Unfortunately here is where it spears off into entirely uncharted territory and starts drawing conclusions not supported by the evidence. The Joanne Nova website publishes the claim that
This is a blindingly obvious type of error which should not have escaped quality control. It throws serious doubt on the whole ACORN-SAT project. In my opinion, these violations indicate that the entire ACORN-SAT database is suspect, and should be withdrawn for further testing.
whereas the BOM report actually on how the dataset was created specifically looks for these errors, and a number of other error types. It discusses in some detail how these errors may have occurred, their impact on the overall dataset, and the techniques used to mitigate their presence, which include excluding those particular data points if necessary. If the author of the website had read the articles she is attempting to discredit she would have seen this. She makes the specific claim that:
Why are basic checks like these left to unpaid volunteers, while Australian citizens pay $10 billion a year to reduce a warming trend recorded in a data set so poor that it’s not possible to draw any conclusions about the real current trend we are supposedly so concerned about. — Jo
which is factually incorrect. These checks, and a range of others, are done and discussed in great detail in the report produced by the BOM, available here: http://cawcr.gov.au/publications/tec...ts/CTR_049.pdf which she is attempting to discredit, but it is obvious she hasnt actually read. Unfortunately its errors like this that do a lot of damage to her credibility - she has made statements that are factually incorrect but not at first glance obviously wrong. It then takes a bit of reading and research to find the relevant papers she is referring to, and understand what the papers are actually saying, which in this case at least is entirely different to what she is claiming.

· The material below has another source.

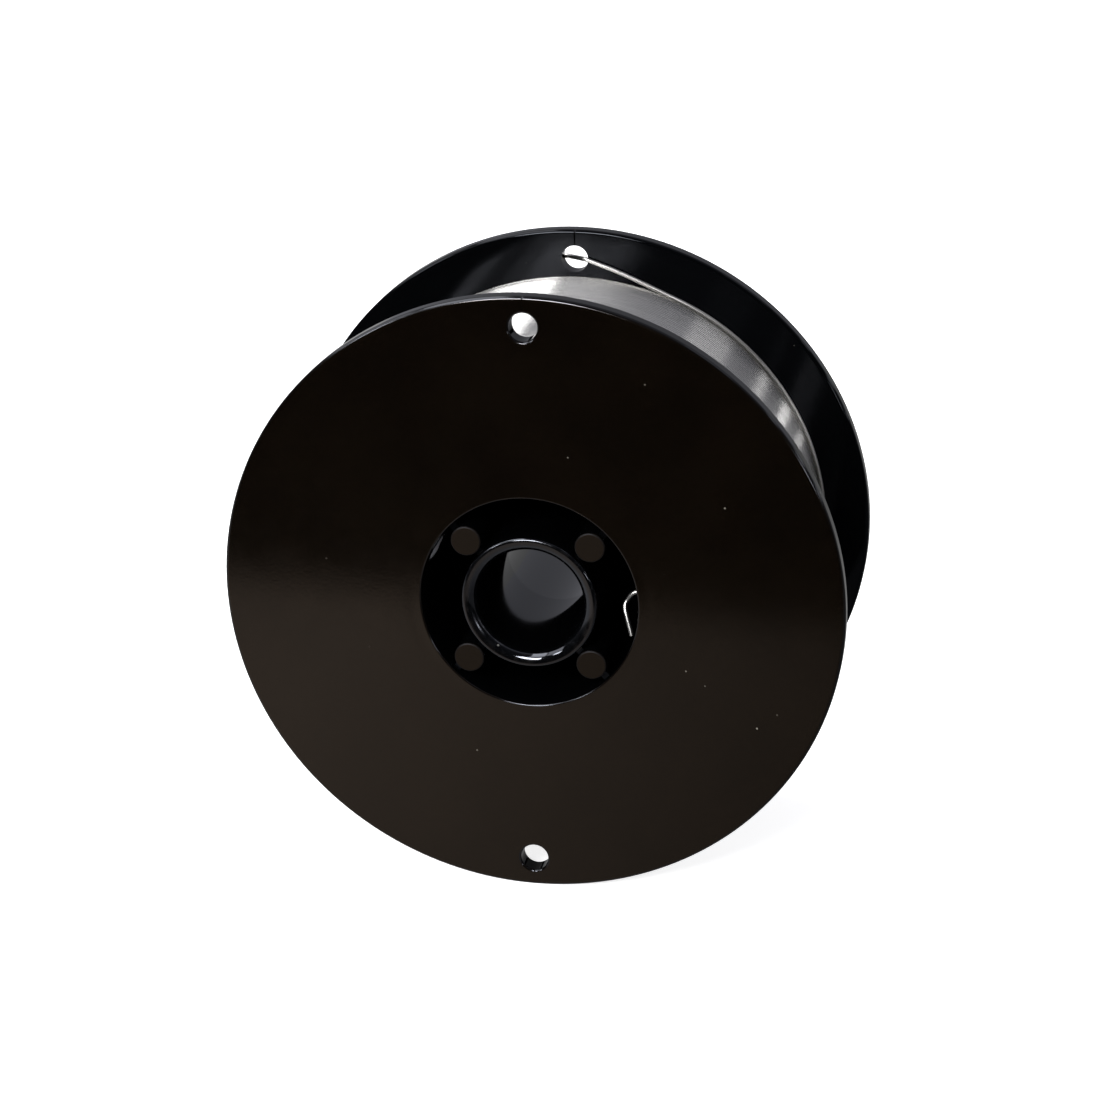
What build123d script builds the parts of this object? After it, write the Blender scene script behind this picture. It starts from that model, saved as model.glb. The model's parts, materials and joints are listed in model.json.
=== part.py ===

A couple of points that are worth considering here - the dataset consists of approximately 7 million data points, and that particular error was found in just under 1000 points. Thats a large number, but an extremely small proportion of the records, it works out to 0.014% of the records. These errors were typically in the hand-written records derived from manual observations of maximum and minimum recording thermometers, and as you can see on the Joanne Nova website, typically occurred prior to the advent of automated temperature recording methods. This wasnt exclusively the case, and the report also details recording protocols and errors - such as power surges in automated equipment, recordings attributed to preceding days, thunderstorms in tropical areas producing short-term fluctuations in temperature not representative of the entire day that, and so on - that were made that cause these problems in the data. The descriptions are a bit verbose to go into here, but its available in the report linked above. It discusses how the errors occurred, were detected and both the number of changes, exclusions and corrections made, and the direction both positive and negative they were made in.